While the other provisions in this Bill do not differ widely from the provisions of the Act of 1931, they are arranged on a somewhat different plan, and it may be well at this stage to mention briefly the plan adopted in the 1931 Act for giving effect to the general purposes behind that legislation. The principle underlying the provisions of the Act of 1931 was that the development of the mineral resources of this country is essentially a matter for private enterprise. In that Act, therefore, it was not necessary to do more than, first of all, authorise the Minister for Industry and Commerce to give leases of minerals which were in State ownership; secondly, to provide persons with facilities for acquiring the right to work minerals which were in private ownership; thirdly, to provide facilities for working deposits either acquired by mining leases or by mining rights, to provide them, for instance, with a right to a supply of water, a right to dispose of waste products, a right to demolish buildings. These rights, provided under the Act of 1931, were known as ancillary rights and are set out in detail in Section 19 (2) of that Act. The 1931 Act also provided for the terms on which mining rights and ancillary rights should be acquired and the compensation which should be paid to the persons from whom they were so acquired. It also made provision to prevent the working of minerals which were required for the support of buildings, and it made provision for various minor matters mentioned in Part VIII of the Act, that is to say, for the fencing of abandoned mines, for furnishing information regarding boring operations, et cetera.

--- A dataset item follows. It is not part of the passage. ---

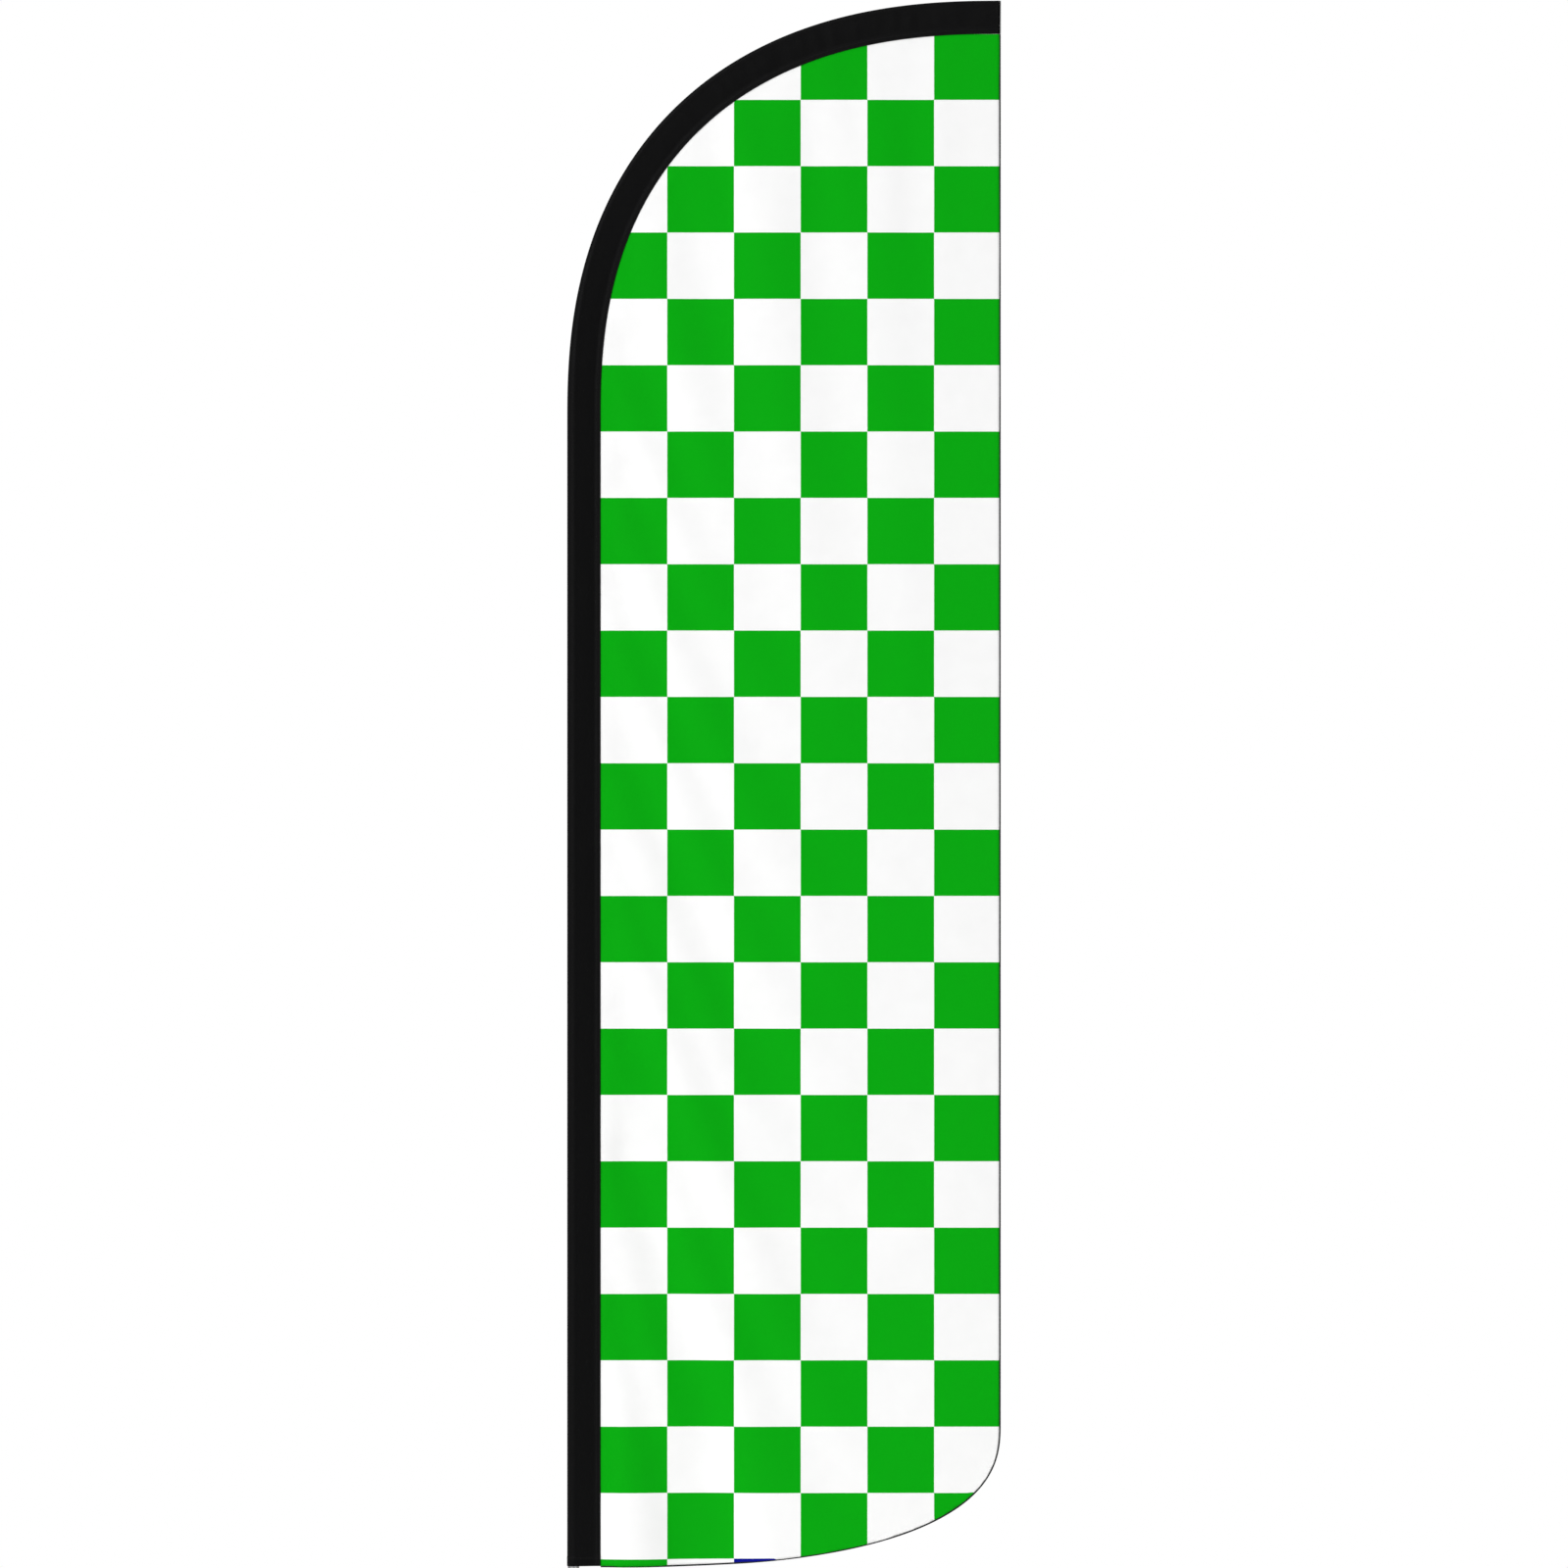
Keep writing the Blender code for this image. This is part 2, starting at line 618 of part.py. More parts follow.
def channel_radius(distance):
    """The radius of the sleeve's round channel: the pole's at first, then the whip's."""
    share = min(max(distance / WHIP_SETTLE, 0), 1)
    settled = share * share * (3 - 2 * share)
    at_pole = POLE_RADIUS + SLEEVE_GAP
    at_whip = whip_radius(distance) + WHIP_SLACK
    return at_pole + (at_whip - at_pole) * settled


def whip_centre(distance):
    """The whip's middle at a distance along the crown."""
    return on_crown(distance) + (channel_radius(distance) + SLEEVE_WALL) * inward(distance)


def whip_ferrule():
    """The collar that carries the whip and plugs into the top tube."""
    bore = WHIP_ROOT_RADIUS + FIT_GAP
    profile = [
        (bore + FERRULE_NOSE_WALL, FERRULE_COLLAR + FERRULE_NOSE),
        (POLE_RADIUS, FERRULE_COLLAR),
        (POLE_RADIUS, 0),
        (SPIGOT_RADIUS, 0),
        (SPIGOT_RADIUS, -SOCKET_DEPTH),
        (bore, -SOCKET_DEPTH),
        (bore, FERRULE_COLLAR + FERRULE_NOSE),
    ]
    ferrule = turned("whip_ferrule", profile, POLE_SIDES, closed=True)
    add(ferrule, BLACK_NYLON, FLAG_BODY, FERRULE_BASE)


def fibreglass_whip():
    """A tapered rod that runs up from its ferrule and round the crown inside the sleeve."""
    route = [(0.0, WHIP_BASE, WHIP_ROOT_RADIUS)]
    for distance in crown_stations(WHIP_END):
        x, z = whip_centre(distance)
        route.append((x, z, whip_radius(distance)))
    curve = bpy.data.curves.new("fibreglass_whip", "CURVE")
    curve.dimensions = "3D"
    curve.bevel_depth = WHIP_ROOT_RADIUS
    curve.bevel_resolution = 2
    curve.use_fill_caps = True
    spline = curve.splines.new("POLY")
    spline.points.add(len(route) - 1)
    for point, (x, z, radius) in zip(spline.points, route):
        point.co = (x, 0, z, 1)
        point.radius = radius / WHIP_ROOT_RADIUS
    add(bpy.data.objects.new("fibreglass_whip", curve), FIBREGLASS, FLAG_BODY)


def tip_cap():
    """The rubber cap over the whip's thin end, which keeps it from piercing the sleeve."""
    bore = whip_radius(WHIP_END - CAP_DEPTH) + FIT_GAP
    outer = bore + CAP_WALL
    rounding = CAP_WALL
    profile = [
        (0, CAP_END),
        (outer - rounding, CAP_END),
        (outer, CAP_END - rounding),
        (outer, -CAP_DEPTH),
        (bore, -CAP_DEPTH),
        (bore, SEAT_GAP),
        (0, SEAT_GAP),
    ]
    cap = turned("tip_cap", profile, CAP_SIDES)
    add(cap, BLACK_RUBBER, FLAG_BODY)
    x, z = whip_centre(WHIP_END)
    along = whip_centre(WHIP_END) - whip_centre(WHIP_END - CAP_DEPTH)
    cap.location.x = x
    cap.location.z = z - FLAG_BODY.location.z
    cap.rotation_euler.y = math.atan2(along[0], along[1])


# ---------------------------------------------------------------- sleeve, panel and edge


def sleeve_section(radius, spread):
    """Half-section points of a sleeve ply, as (inset from the leading edge, y), lip to lip."""
    centre = SLEEVE_WALL + radius
    bend = radius + spread
    lip = LIP_HALF + spread
    lip_start = SLEEVE_WIDTH - LIP_WIDTH
    reach = math.hypot(lip_start - centre, lip)
    tangent = math.atan2(lip, lip_start - centre) + math.acos(bend / reach)
    points = [(SLEEVE_WIDTH, lip), (lip_start, lip)]
    points += arc((centre, 0), bend, tangent, 2 * math.pi - tangent, BULGE_STEPS)
    points += [(lip_start, -lip), (SLEEVE_WIDTH, -lip)]
    return points


def pole_sleeve():
    """One ply folded round the pole and whip, whose two lips hold the panel's edge."""
    end = CROWN_LENGTH - TIP_PATCH_THICKNESS - SEAT_GAP
    stations = [((LEADING_X, MOUTH_HEIGHT), (1, 0), 0)]
    for distance in crown_stations(end):
        stations.append((on_crown(distance), inward(distance), distance))
    points = []
    for edge, normal, distance in stations:
        for inset, side in sleeve_section(channel_radius(distance), 0):
            points.append((edge[0] + inset * normal[0], side, edge[1] + inset * normal[1]))
    across = len(points) // len(stations)
    faces = []
    for row in range(len(stations) - 1):
        for column in range(across - 1):
            corner = row * across + column
            faces.append((corner, corner + 1, corner + across + 1, corner + across))
    mesh = bpy.data.meshes.new("pole_sleeve")
    mesh.from_pydata(points, [], faces)
    sleeve = bpy.data.objects.new("pole_sleeve", mesh)
    solidify = sleeve.modifiers.new("Solidify", "SOLIDIFY")
    solidify.thickness = SLEEVE_WALL
    solidify.offset = 1
    solidify.use_even_offset = True
    add(sleeve, SLEEVE_FABRIC, FLAG_BODY)


def tip_patch():
    """The stitched patch that closes the sleeve's far end."""
    radius = channel_radius(CROWN_LENGTH)
    outline = [(-side, -inset) for inset, side in sleeve_section(radius, SLEEVE_WALL)]
    patch = flat_shape("tip_patch", outline, TIP_PATCH_THICKNESS)
    patch.rotation_euler = (math.pi / 2, 0, math.pi / 2)
    add(patch, SLEEVE_FABRIC, FLAG_BODY, CROWN_TOP)
    patch.location.x = TRAILING_X - TIP_PATCH_THICKNESS / 2


def flag_panel():
    """The printed panel, from between the sleeve's lips to inside the overlocked edge."""
    inset = EDGE_WIDTH + SEAT_GAP
    outline = offset_edge(SLEEVE_WIDTH - PANEL_TUCK, PANEL_BOTTOM + inset, CROWN_LENGTH - inset)
    outline += free_edge(inset)[1:]
    add(flat_shape("flag_panel", outline, PANEL_THICKNESS), FLAG_FABRIC, FLAG_BODY)


def edge_overlock():
    """The overlocked band round the panel's free edges."""
    outline = free_edge(0) + free_edge(EDGE_WIDTH)[::-1]
    add(flat_shape("edge_overlock", outline, EDGE_THICKNESS), THREAD, FLAG_BODY)


# ---------------------------------------------------------------- assembly

spike_rod()
step_plate()
bearing_housing()
housing_cap()
for bearing_name, bearing_height in (("lower_bearing", LOWER_BEARING), ("upper_bearing", UPPER_BEARING)):
    bearing_rings(bearing_name, bearing_height)
    bearing_seals(bearing_name, bearing_height)
    ball_cage(f"{bearing_name}_ball_cage", bearing_height)
bearing_spacers()
spindle()
retaining_ring()
o_rings()
bottom_bush()
for section in range(POLE_SECTIONS):
    pole_section(section)
whip_ferrule()
fibreglass_whip()
tip_cap()
pole_sleeve()
tip_patch()
flag_panel()
edge_overlock()
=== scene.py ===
"""The looks of the feather flag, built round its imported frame.

Metres, in the frame's own axes: the pole stands on the origin, the flag lies in the XZ plane with its
trailing edge towards +X, and its front faces -Y. Pieces take their places from the frame's nodes.
"""

import json
import math

import bmesh
import bpy
import numpy as np
from mathutils import Matrix, Vector, noise
from mathutils.bvhtree import BVHTree

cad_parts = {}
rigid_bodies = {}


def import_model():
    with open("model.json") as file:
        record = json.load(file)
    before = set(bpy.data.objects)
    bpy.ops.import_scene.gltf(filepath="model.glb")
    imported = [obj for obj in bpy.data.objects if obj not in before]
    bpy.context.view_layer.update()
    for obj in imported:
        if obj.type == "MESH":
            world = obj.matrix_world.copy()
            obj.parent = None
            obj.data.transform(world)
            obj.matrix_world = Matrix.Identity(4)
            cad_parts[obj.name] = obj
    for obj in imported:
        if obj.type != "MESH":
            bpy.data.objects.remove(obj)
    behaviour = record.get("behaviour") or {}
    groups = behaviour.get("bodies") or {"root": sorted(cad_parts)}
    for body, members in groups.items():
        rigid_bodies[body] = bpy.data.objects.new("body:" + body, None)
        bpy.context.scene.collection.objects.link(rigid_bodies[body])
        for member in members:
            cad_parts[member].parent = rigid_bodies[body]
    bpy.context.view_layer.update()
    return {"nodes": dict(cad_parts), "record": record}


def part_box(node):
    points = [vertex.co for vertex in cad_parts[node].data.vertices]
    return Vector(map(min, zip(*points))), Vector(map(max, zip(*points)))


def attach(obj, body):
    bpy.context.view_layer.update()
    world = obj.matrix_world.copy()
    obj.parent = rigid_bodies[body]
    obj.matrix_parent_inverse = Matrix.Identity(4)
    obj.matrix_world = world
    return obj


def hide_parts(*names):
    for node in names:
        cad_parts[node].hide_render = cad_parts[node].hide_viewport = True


for leftover in list(bpy.data.objects):
    bpy.data.objects.remove(leftover, do_unlink=True)

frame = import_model()

BODY_OF = {node: body for body, nodes in frame["record"]["behaviour"]["bodies"].items() for node in nodes}
SLOT_OF = {part["node"]: part["material_slot"] for part in frame["record"]["subparts"]}

# ---- sizes read from the frame

sleeve_low, sleeve_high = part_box("pole_sleeve")
patch_low, patch_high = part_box("tip_patch")
panel_low, panel_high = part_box("flag_panel")
edge_low, edge_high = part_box("edge_overlock")

LEADING_X = sleeve_low.x
TRAILING_X = edge_high.x
CROWN_TOP = sleeve_high.z
PANEL_BOTTOM = edge_low.z
MOUTH = sleeve_low.z
FLAG_WIDTH = TRAILING_X - LEADING_X
FLAG_HEIGHT = CROWN_TOP - PANEL_BOTTOM
SLEEVE_WIDTH = patch_high.z - patch_low.z
SEAM_X = LEADING_X + SLEEVE_WIDTH
PANEL_TUCK = SEAM_X - panel_low.x
PANEL_THICKNESS = panel_high.y - panel_low.y
PATCH_THICKNESS = patch_high.x - patch_low.x
POLE_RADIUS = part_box("pole_section_1")[1].x
SPIKE_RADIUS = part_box("spike_rod")[1].x

# ---- sizes shared with the CAD model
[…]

For the purpose of advising the Minister as to the reasonableness of claims made for mining and ancillary rights and for assessing compensation which should be paid in respect of them a body called the Mining Board was established and it consisted of three persons, a lawyer, an expert in land values and an officer of the Minister. These various provisions of the Act of 1931 have their counterparts in the present Bill. Part I corresponds roughly with Part I of the Act of 1931. Some of the definitions are changed slightly. I have already referred to some changes in the definitions in the first part of the Bill, and also to the main changes of substance in that part which refers to scheduled minerals. The changes, as I indicated, will, we hope, obviate delays which have taken place, and remove difficulties which have been experienced in considering whether in fact certain mineral substances have been vested in the State.
I have already dealt briefly with Parts II and III of the Bill, and with Section 30 of Part IV. That part of the Bill will generally re-enact the provisions of the 1931 Act. It also introduces the following new principle: that the Minister will have authority to give facilities to take deposits from State-owned minerals, and also from privately-owned minerals, without putting the applicants to the expense of making formal leases. It also provides that the Minister will be authorised to work certain mineral deposits as a State enterprise. Part V re-enacts in substance Part II of the 1931 Act. The constitution of the mining board to be set up will not be altered. The nature of its general functions will not be altered, but the cases that will come before it for determination may be more numerous, depending on the extent to which the powers vested in the Minister under Part III of the Act will be exercised.
Part VI of the Bill embodies the provisions of Parts IV and V of the Act of 1931. These are the parts which contain provisions for the giving of facilities to work minerals which are in private ownership. In this Bill the facilities are called "unworked mineral licences." In the Act of 1931 they were called "mining rights." In this part are provisions which will make it an offence for a person to work mineral deposits in such a way as to deprive of the necessary support buildings and other erections on the surface of the land.
Part VII deals with the payment of compensation. The circumstances in which compensation will be payable have been stated at length in a memorandum which I circulated to Deputies. Part VIII deals with miscellaneous items which were dealt with in Part VIII of the 1931 Act and, in addition, contains provisions making it an offence to work minerals without lawful authority. The need for that arises from the fact that from time to time it has come to the notice of my Department that mineral deposits which belong to the State were being pilfered by persons living in the locality. The trespass was most frequent on coalfields such as at Arigna, the Leinster coalfields, and Slievardagh. Quite apart from the injury done to State property by these acts of trespass, it is important that trespass should be stopped for the following reasons: firstly, that the trespassers left unfenced shafts which they had sunk when they decided to abandon the workings; secondly, the State might, to some extent, be made liable for compensation to the owners for any injury done to the surface; and thirdly, there was a likelihood that the irregular working carried on might result in serious accident. There was, in fact, one serious accident due to that cause. Nevertheless, the State hitherto had no effective means of putting an end to the trespass. Proceedings might have been taken under the Larceny Act, but it is doubtful if they would succeed. The protection that will be extended to mineral properties by this section will also extend to minerals in private ownership.
These are the principal features of the Bill, and as the need for the enactment of the measure in present circumstances is very urgent, I should be grateful if the House could see its way to give me all stages of the Bill to-day. The powers with which we are seeking to vest the Minister in Parts II and III would be particularly valuable in present circumstances.